How Title and Escrow Work Together in Colorado
Title and escrow run on separate tracks that meet at the closing table. One track manages ownership questions, while the other manages money and signatures, and both must reach the finish line together.
A typical Colorado timeline for a financed purchase often looks like this:
- The contract is signed, the escrow file opens, and the buyer’s earnest money is deposited.
- The title search begins while inspections, appraisals, and loan underwriting move forward.
- Title clears issues as escrow gathers payoff figures, fee details, and wiring instructions.
As closing approaches, work on both sides intensifies. Title confirms that the conditions listed in the commitment have been satisfied so insurance can issue, and escrow finalizes the settlement statement and prepares packages for signing.
The last steps usually involve:
- Signing closing disclosures, settlement statements, loan documents, and deeds.
- Receiving loan funds from the lender into the escrow account.
- Recording the deed and new loan with the county and then disbursing funds.
A federal booklet from HUD outlines similar stages nationwide, even when labels and customs differ from Colorado practice.

Why Combined Title and Escrow Services Help Colorado Clients
Using one company for both title and escrow can create a smoother experience for Colorado buyers, sellers, and agents. Fewer handoffs mean fewer opportunities for miscommunication and delay, especially when closing dates sit near the edge of contract deadlines.
Many clients notice several practical benefits from an integrated approach:
- One team understands both the title research and the escrow funds.

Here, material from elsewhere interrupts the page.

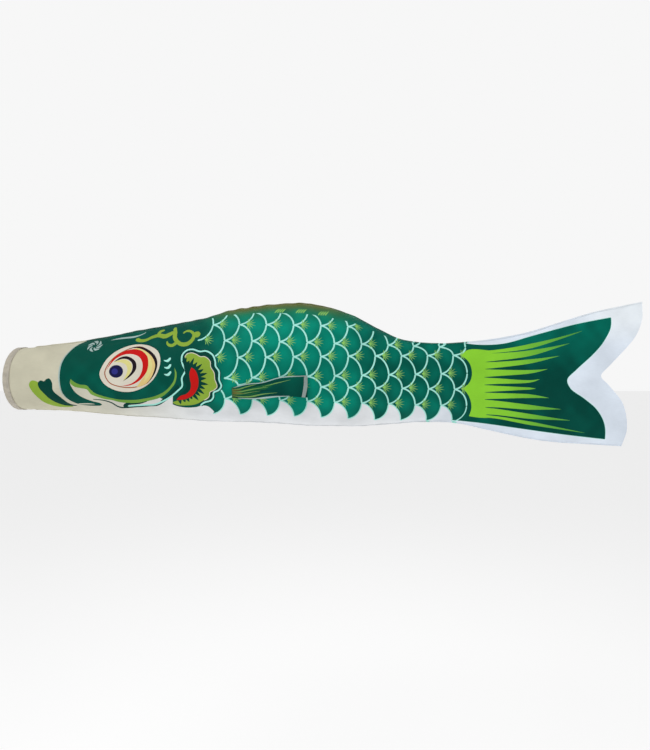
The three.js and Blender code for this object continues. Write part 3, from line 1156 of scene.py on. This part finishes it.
class Look:
    """A node material on a Principled shader."""

    def __init__(self, name, roughness, specular=0.5, sheen=0.0, metallic=0.0):
        self.material = bpy.data.materials.new(name)
        self.material.use_nodes = True
        self.tree = self.material.node_tree
        self.shader = self.tree.nodes["Principled BSDF"]
        self.shader.inputs["Roughness"].default_value = roughness
        self.shader.inputs["Specular IOR Level"].default_value = specular
        self.shader.inputs["Sheen Weight"].default_value = sheen
        self.shader.inputs["Sheen Roughness"].default_value = 0.5
        self.shader.inputs["Metallic"].default_value = metallic

    def node(self, kind, **values):
        made = self.tree.nodes.new(kind)
        for key, value in values.items():
            if key in made.inputs:
                made.inputs[key].default_value = value
            else:
                setattr(made, key, value)
        return made

    def link(self, a, b):
        self.tree.links.new(a, b)

    def print_colour(self):
        return self.node("ShaderNodeAttribute", attribute_name="print").outputs["Color"]

    def flat(self, scale=(1, 1, 1)):
        """The piece's flat cut, as coordinates in metres."""
        place = self.node("ShaderNodeMapping")
        place.inputs["Scale"].default_value = scale
        self.link(self.node("ShaderNodeUVMap", uv_map="flat").outputs[0], place.inputs[0])
        return place.outputs[0]

    def noise(self, vector, scale, detail=2.0):
        made = self.node("ShaderNodeTexNoise", Scale=scale, Detail=detail)
        self.link(vector, made.inputs["Vector"])
        return made.outputs[0]

    def threads(self, vector, pitch, direction):
        """Rounded ridges with the given pitch in metres, across X or Y."""
        made = self.node("ShaderNodeTexWave", bands_direction=direction, Scale=2 * math.pi / 20 / pitch)
        made.inputs["Distortion"].default_value = 0.6
        made.inputs["Detail Scale"].default_value = 0.4
        self.link(vector, made.inputs["Vector"])
        return made.outputs["Fac"]

    def between(self, value, low, high):
        """A value from 0.3 to 0.7, such as a noise, spread from low to high."""
        made = self.node("ShaderNodeMapRange")
        made.inputs["From Min"].default_value = 0.3
        made.inputs["From Max"].default_value = 0.7
        made.inputs["To Min"].default_value = low
        made.inputs["To Max"].default_value = high
        self.link(value, made.inputs["Value"])
        return made.outputs[0]

    def maths(self, operation, a, b):
        made = self.node("ShaderNodeMath", operation=operation)
        for place, value in enumerate((a, b)):
            if isinstance(value, (int, float)):
                made.inputs[place].default_value = value
            else:
                self.link(value, made.inputs[place])
        return made.outputs[0]

    def shade(self, colour, share):
        """A colour made darker or lighter by a share."""
        made = self.node("ShaderNodeVectorMath", operation="SCALE")
        self.link(colour, made.inputs[0])
        self.link(share, made.inputs["Scale"])
        return made.outputs[0]

    def bump(self, height, depth, strength):
        made = self.node("ShaderNodeBump")
        made.inputs["Strength"].default_value = strength
        made.inputs["Distance"].default_value = depth
        self.link(height, made.inputs["Height"])
        self.link(made.outputs[0], self.shader.inputs["Normal"])

    def colour(self, source):
        self.link(source, self.shader.inputs["Base Color"])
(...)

- Updates about repairs, credits, or loan changes reach the right people quickly.
- Explanations of costs, requirements, and documents stay consistent from start to finish.
In that setting, the difference between an escrow company and a title company feels less like a mystery and more like a clear division of labor inside the same office. Title focuses on the property’s history and insurance, while escrow focuses on money flow and paperwork.